Netherlands vs Morocco: goals hiding in the heat
Kickoff is set for 30 June 2026, 01:00 UTC in the World Cup, and the label says knockout caution. The pitch, though, may have other ideas, like a dinner guest who promised to be quiet and then found the piano.
The market seems to be leaning hard into the heat and the do-or-die setting. I understand the instinct, but this matchup has too many natural routes to chances for me to tuck the goals away neatly.
Oranje have the tools to pull Morocco around
Ronald Koeman is expected to go strong, with Verbruggen behind Dumfries, Van Dijk, Van Hecke and Van de Ven. In front of them, Frenkie de Jong, Reijnders and Gravenberch give control without slowing the whole thing into a museum tour.
The attacking shape is the real attraction. Brobbey has earned that central role after a sharp group stage, while Gakpo and Summerville can stretch defenders outside and then dart inside when the door creaks open.
Morocco are missing Nayef Aguerd, and that matters in exactly this kind of game. Chadi Riad and Issa Diop may have to deal with Brobbey’s duels while also keeping an eye on runners arriving like late trains from both flanks.
Netherlands have already shown the ceiling, especially in that big win over Sweden and the controlled victory against Tunisia. They are not flawless, but they are now finding quicker, more direct ways to turn possession into danger.
Morocco are built to answer, not just endure
This is not a case of Morocco arriving with a blanket and hoping to hide under it. Their group campaign showed courage and quality, from the draw with Brazil to the win over Scotland and the wild recovery against Haiti.
Hakimi, Brahim Díaz, Saibari and El Khannouss give Mohamed Ouahbi a proper counterpunch. If Dumfries goes high or the Dutch midfield spacing opens, Morocco have the passers and runners to make that space feel suddenly very expensive.
Yassine Bounou is also a huge figure in a knockout setting, but Morocco’s defensive record has not been spotless. Haiti twice found a way through, and Scotland were still alive late, which is not the ideal warm-up for Dutch speed.
That is the little wrinkle the low-scoring angle misses. Morocco can be compact, yes, but their best football here may still come from vertical attacks rather than sitting politely in rows and waiting for extra time.

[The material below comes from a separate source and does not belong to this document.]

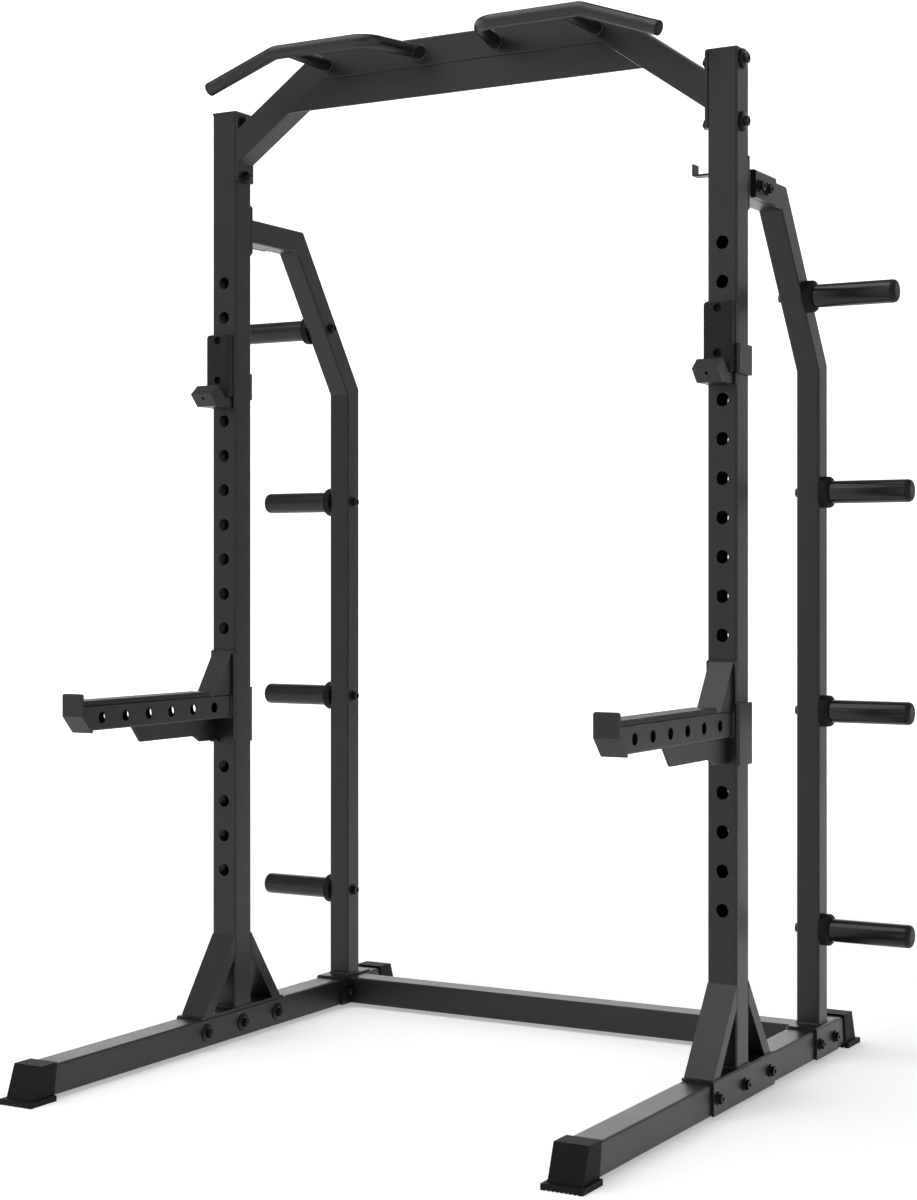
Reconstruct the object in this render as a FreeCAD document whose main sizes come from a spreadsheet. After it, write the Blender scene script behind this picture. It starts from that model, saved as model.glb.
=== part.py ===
"""Free-standing half rack with a pull-up beam, plate storage pegs, J-hooks and safety arms.

Frame: X across the rack (0 on its middle plane), Y from front to back (0 halfway between
the feet), Z up from the floor.  Millimetres.  The right-hand pieces (+X) are drawn and the
left-hand ones are their mirror images.
"""
import FreeCAD, Part
import math
import os
import re
import Sketcher

Vector = FreeCAD.Vector
doc = FreeCAD.newDocument("half_rack")

# ---------------------------------------------------------------- driving sizes
SIZES = [
    ("upright_spacing", 1162, "between the centre lines of the two uprights"),
    ("upright_size", 60, "square tube of uprights, rails, beam and crossmember"),
    ("upright_wall", 3, "wall of the 60 mm tube"),
    ("tube_corner", 4, "outside corner radius of the tubes"),
    ("upright_top", 2015, "top of the uprights"),
    ("first_hole", 1647, "height of the top adjustment hole"),
    ("hole_pitch", 75, "between adjustment holes"),
    ("hole_count", 18, "adjustment holes in each upright"),
    ("hole_radius", 13, "adjustment hole"),
    ("rail_lift", 9, "rail underside above the floor"),
    ("rail_half", 642, "half the length of a base rail"),
    ("foot_end", 682, "outer end of a foot from the middle"),
    ("foot_heel", 606, "inner end of a foot on the floor"),
    ("foot_face", 668, "bottom of a foot's sloping front face"),
    ("foot_crown_out", 645, "outer edge of a foot's top face"),
    ("foot_crown_in", 597, "inner edge of a foot's top face"),
    ("foot_flange", 11, "height of the wide base of a foot"),
    ("foot_width", 78, "width of the base of a foot"),
    ("foot_skin", 3, "rubber wall round the rail"),
    ("foot_round", 4, "rounded edges of a foot"),
    ("foot_groove", 2, "depth of the tread grooves"),
    ("groove_pitch", 8, "between the tread grooves"),
    ("plate_wall", 5, "sheet of the welded brackets"),
    ("bracket_half", 154, "half the length of the upright bracket"),
    ("bracket_bolt_gap", 132, "between neighbouring upright bracket bolts"),
    ("brace_run", 143, "outer foot of a brace from the upright's centre"),
    ("brace_rise", 158, "outer top of a brace above its bracket"),
    ("brace_depth", 25, "thickness of a brace tube"),
    ("brace_wall", 2.5, "wall of a brace tube"),
    ("post_size", 50, "square tube of the rear posts and arms"),
    ("post_wall", 2.5, "wall of the 50 mm tube"),
    ("post_offset", 459, "rear post centre behind the upright centre"),
    ("post_kink", 1446, "height where the rear post leans forward"),
    ("post_lean", 35, "lean of the rear post, degrees"),
    ("post_top", 1793.5, "top face of the horizontal top member"),
    ("post_flange_height", 116, "flange that joins the top member to the upright"),
    ("flange_wall", 6, "sheet of that flange and of the beam end plates"),
    ("flange_chamfer", 8, "cut corners of the flange"),
    ("rear_bracket_half", 65, "half the length of a rear post bracket"),
    ("rear_bolt_half", 44, "rear bracket bolts from its centre"),
    ("clamp_start", 30, "clamp bracket behind the upright"),
    ("clamp_length", 108, "length of the clamp bracket"),
    ("clamp_wall", 8, "side plate of the clamp bracket"),
    ("clamp_fold", 20, "folded edge of the clamp bracket over the top member"),
    ("clamp_bolt_first", 20, "first clamp bolt from the bracket's end"),
    ("clamp_bolt_gap", 42, "between the clamp bolts"),
    ("beam_top", 2120, "top face of the pull-up beam"),
    ("beam_half", 327, "half the underside length of the beam's level tube"),
    ("leg_angle", 35, "slope of the beam's legs, degrees"),
    ("top_tab", 4, "tab of the end plate over the upright"),
    ("end_plate_drop", 151, "height of the beam end plate"),
    ("beam_bolt_top", 19, "upper beam bolt below the top of the end plate"),
    ("beam_bolt_gap", 120, "between the two beam bolts"),
    ("panel_height", 61, "height of the front panel under the beam"),
    ("panel_sheet", 4, "thickness of the front panel"),
    ("panel_gap", 0.2, "gap round the front panel"),
    ("handle_radius", 14.5, "pull-up handle tube"),
    ("handle_wall", 2.5, "wall of the handle tube"),
    ("handle_root", 88, "handle start from the middle"),
    ("handle_knee", 128, "first bend from the middle"),
    ("handle_elbow", 350, "second bend from the middle"),
    ("handle_tip", 512, "handle end from the middle"),
    ("handle_reach", 145, "handle in front of the beam"),
    ("handle_fall", 57, "handle end below its level part"),
    ("handle_bend", 48, "centre line radius of the handle bends"),
    ("handle_cap_length", 5, "end cap of a handle"),
    ("stub_offset", 315, "support stub from the middle"),
    ("stub_radius", 13.5, "support stub"),
    ("peg_radius", 24, "storage peg, for plates with a 50 mm bore"),
    ("peg_wall", 3, "wall of a storage peg"),
    ("peg_length", 182, "storage peg without its cap"),
    ("peg_base", 12, "threaded plug welded in the peg's root"),
    ("peg_first", 270, "height of the lowest peg"),
    ("peg_pitch", 458, "between the pegs on the upright part of a post"),
    ("peg_high", 1585, "height of the peg on the leaning part"),
    ("peg_cap", 10, "domed peg cap"),
    ("peg_cap_inset", 0.5, "cap smaller than the peg, in radius"),
    ("peg_plug", 14, "plug of the cap inside the peg"),
    ("collar_radius", 33, "rubber stop collar"),
    ("collar_length", 20, "length of the collar"),
    ("collar_round", 7, "rounding of the collar"),
    ("collar_seat", 0.5, "seat of the collar turned into the peg, in radius"),
    ("bolt_radius", 6, "M12 shank"),
    ("bolt_clearance", 0.5, "bolt hole larger than the shank, in radius"),
    ("bolt_head_radius", 10.4, "hexagon across corners, in radius"),
    ("bolt_head", 7.5, "height of the bolt head"),
    ("nut_height", 10, "height of the nut"),
    ("washer_radius", 13, "washer"),
    ("washer_sheet", 2.5, "washer thickness"),
    ("disc_radius", 19, "large washer of the beam and rail bolts"),
    ("disc_sheet", 5, "thickness of the large washer"),
    ("hanger_height", 1783, "accessory hanger above the floor"),
    ("hanger_reach", 40, "accessory hanger from the upright"),
    ("hanger_width", 24, "width of the hanger strip"),
    ("hanger_sheet", 4, "thickness of the hanger strip"),
    ("hanger_lip", 22, "upturned lip of the hanger"),
    ("hanger_base", 30, "height of the hanger's base plate"),
    ("hook_hole", 3, "adjustment hole that carries a J-hook, from the top"),
    ("arm_hole", 12, "adjustment hole that carries a safety arm, from the top"),
    ("slide_gap", 0.5, "play between an attachment and the upright"),
    ("pin_radius", 12.5, "locking pin"),
    ("pin_length", 66, "locking pin behind its plate"),
    ("pin_chamfer", 3, "lead-in of the pin"),
    ("hook_wall", 5, "front plate of a J-hook"),
    ("wrap_wall", 6, "side and back plates that wrap the upright"),
    ("wrap_margin", 2, "back plate short of the upright's inner face"),
    ("hook_width", 60, "width of a J-hook's front plate"),
    ("cradle_width", 52, "width of its cradle"),
    ("pad_inset", 1, "pad narrower than the front plate, on each side"),
    ("hook_above", 36, "top of the J-hook above its pin"),
    ("hook_below", 122, "underside of the J-hook below its pin"),
    ("hook_round", 8, "rounded top corners of the J-hook"),
    ("hook_nose", 86, "nose of the J-hook in front of the upright"),
    ("nose_rise", 25, "nose ridge above the hook's underside"),
    ("lip_reach", 62, "outer edge of the hook's lip"),
    ("lip_rise", 45, "lip above the hook's underside"),
    ("lip_width", 4, "flat top of the lip"),
    ("cradle_rise", 21, "cradle floor above the hook's underside"),
    ("cradle_reach", 32, "front end of the cradle floor"),
    ("nose_hole", 3, "small blind hole in the hook's nose"),
    ("nose_hole_rise", 16, "that hole above the hook's underside"),
    ("hook_wrap_low", 101, "wrap of the J-hook, low edge below the pin"),
    ("hook_wrap_high", 44, "wrap of the J-hook, high edge below the pin"),
    ("pad_sheet", 19, "plastic pad of the J-hook"),
    ("pad_round", 3, "front edge rounding of the pad"),
    ("pad_screw_top", 23, "upper pad screw above the pin"),
    ("pad_screw_low", 63, "lower pad screw below the pin"),
    ("screw_head", 8, "pad screw head radius"),
    ("screw_shank", 4, "pad screw shank radius"),
    ("screw_sink", 8, "depth of the screw's counterbore"),
    ("screw_head_height", 3, "height of the pad screw's head"),
    ("arm_drop", 93, "arm tube centre below the pin"),
    ("arm_length", 512, "safety arm in front of the upright"),
    ("arm_plate", 6, "front plate of a safety arm"),
    ("arm_plate_high", 28, "top of the arm's front plate above the pin"),
    ("arm_plate_low", 165, "bottom of the arm's front plate below the pin"),
    ("arm_wrap_high", 54, "wrap of the arm, high edge below the pin"),
    ("arm_wrap_low", 172, "wrap of the arm, low edge below the pin"),
    ("arm_hole_first", 70, "first cross hole in front of the upright"),
    ("arm_hole_pitch", 76, "between the cross holes"),
    ("arm_hole_count", 6, "cross holes in the arm"),
    ("arm_hole_radius", 11.25, "cross hole"),
    ("arm_pad_sheet", 10, "pad on top of the arm"),
    ("arm_pad_end", 87, "rear end of that pad in front of the upright"),
    ("gusset_run", 68, "front foot of the upper gusset"),
    ("gusset_rise", 92, "height of the upper gusset over the tube"),
    ("gusset_wall", 4, "sheet of the folded gussets"),
    ("keel_sheet", 5, "plate under the arm tube"),
    ("keel_shift", 14, "keel plate outboard of the tube's middle"),
    ("keel_front", 310, "front end of the keel, top edge"),
    ("keel_cut", 31, "slant of the keel's front end"),
    ("keel_depth", 36, "keel below the tube"),
    ("keel_step", 95, "start of its deeper root, in front of the upright"),
    ("keel_slope", 23, "slant down to the deeper root"),
    ("keel_root", 49, "keel below the tube at its root"),
    ("stop_rise", 24, "stop plate above the arm tube"),
    ("stop_flat", 45, "upright part of the stop plate"),
    ("stop_run", 31, "slanted part of the stop plate, along the arm"),
    ("stop_fall", 34, "slanted part of the stop plate, downwards"),
    ("stop_sheet", 5, "thickness of the stop plate"),
]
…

The game state can open the gates
Heat in Monterrey can slow spells, and Koeman has spoken about needing better recovery runs and a tighter rest-defence. Fair enough, but the same warning tells us where the danger lives: turnovers, channels and retreating defenders.
Once the first goal lands, the match should change character quickly. Both benches have attacking options, and the prize beyond this tie is big enough that neither coach can simply admire a narrow deficit from a safe distance.
I looked at the Netherlands win, but Morocco are too coherent and too comfortable in big matches to make that my favourite road. Morocco with a cushion also makes sense on feel, yet the price does not tempt me nearly as much.
So I prefer the total. This feels less like a cagey stare-down and more like a tactical tug-of-war where both sides have enough rope to pull the other into trouble.